O termo aculturação ganhou esse prefixo porque os antropólogos do início do séc. XX compreendiam a cultura como as manifestações visíveis, os comportamentos dos indivíduos e grupos. Quando uma cultura “trocava” fenômenos com outra, muitos lamentavam os efeitos de perda cultural que significava assumir um comportamento diferente do original. Essa foi inclusive a postura de muitos pensadores em relação à expansão do capitalismo e globalização, fenômenos que promoveram uma padronização dos comportamentos ao redor do globo. Entretanto, com a virada da antropologia interpretativa de Clifford Geertz, a cultura passou a ser entendida como um código de significação, um aparato mental que atribui sentido a signos, tornando-os símbolos. Inspirados na sociologia weberiana da busca pelo sentido, esses antropólogos defendiam que o comportamento é importante, mas não tanto quanto o sentido atribuído pelo indivíduo a dado comportamento. Dessa forma, passar a se comportar como um grupo diferente não apaga a cultura, mas a transforma, pois aquele fenômeno novo é absorvido e passa a ter um significado no interior da própria cultura. Foi assim que o conceito de aculturação, apesar do prefixo, passou a definir a transformação cultural ocasionada do contato.
Diversidade, multiculturalismo e monoculturalismo
Por sua vez, uma vez ocorrida, a aculturação tem como consequência a concretização multiculturalismo ou do hibridismo cultural, que é precisamente a coexistência de várias matrizes culturais, no interior de um mesmo espaço, ao mesmo tempo. O fato de existirem várias culturas no mundo, mas em lugares diferentes ou épocas diferentes, não é multiculturalismo. Essa diferença pode ser interpretada como diversidade cultural, que é o reconhecimento da diferença sem incluir necessariamente a coexistência. O multiculturalismo só se dá no contexto de uma pluralidade coexistente e não distante.
Apesar do reconhecimento da cultura como um código simbólico, é importante ressaltar que o avanço tecnológico que permite o encurtamento das distâncias e a intensificação das relações sociais ocorre através de dinâmicas de poder, onde grupos humanos melhor posicionados na hierarquia mundial promovem a disseminação de seus modos de ser e estar. Isso significa dizer que, mesmo interpretando as culturas como um conjunto de símbolos e não de comportamentos, observamos que fenômenos como o capitalismo e globalização impulsionam uma padronização e homogeneização cultural. Reações nacionalistas de alguns grupos também promovem a homogeneização, onde imigrantes e refugiados são aceitos apenas se incorporados na dinâmica cultural do grupo majoritário. A esse fenômeno e sua mobilização política chamamos de monoculturalismo e políticas monoculturalistas.
Patrimônio cultural
A partir da Revolução Francesa houve uma mudança significativa no conceito de patrimônio.

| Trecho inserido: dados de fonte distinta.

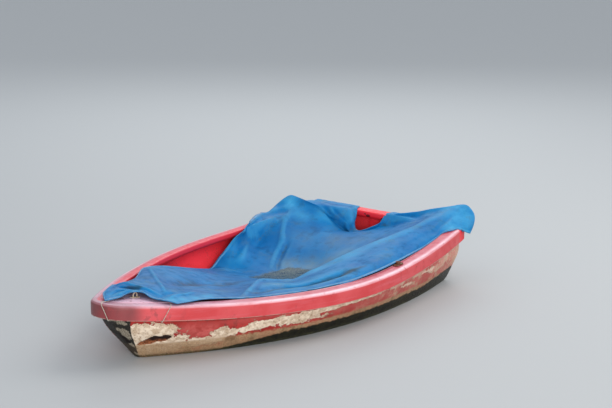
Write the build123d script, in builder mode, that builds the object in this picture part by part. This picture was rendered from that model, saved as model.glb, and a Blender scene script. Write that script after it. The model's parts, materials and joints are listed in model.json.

De propriedade privada de uma pessoa, família ou empresa, o termo adquire o sentido de propriedade coletiva. Passa-se, então, a considerar como patrimônio, a partir da Revolução Francesa, sobretudo monumentos que traziam a lembrança acerca do passado histórico, evitando o esquecimento histórico e salientando uma certa noção de ‘progresso”.
Dessa forma, a ideia de patrimônio passa a englobar tanto o aspecto material, como, por exemplo, monumentos que servem para que possamos recordar do nosso passado histórico, quanto o aspecto imaterial, como saberes, formas de expressão, celebrações e assim por diante. O conceito de patrimônio, ainda nesse sentido específico de monumentos, também esteve ligado à arte e à estética na medida em que deveria despertar no espectador a identidade, a beleza e a harmonia, no sentido ainda tradicional de obra de arte. De certa forma trata-se ainda de um conceito mais ou menos “elitista” de patrimônio, no sentido de que diversas manifestações populares ainda ficavam de fora do que era considerado como patrimônio.
A partir do século XX há uma mudança no conceito de patrimônio no sentido da sua ampliação. Passa-se a considerar como patrimônio não apenas como aquilo que pertence a cultura erudita, mas igualmente diversas manifestações populares que anteriormente não eram reconhecidas como patrimônio. Atualmente podemos dividir o conceito de patrimônio cultural em duas categorias: De um lado temos o chamado patrimônio material - que nos remete a construções, esculturas, obeliscos, a obras de arte, entre outros - e, de outro, temos o chamado patrimônio imaterial, que nos remete a regiões, comidas e bebidas típicas, manifestações religiosas, festividades etc.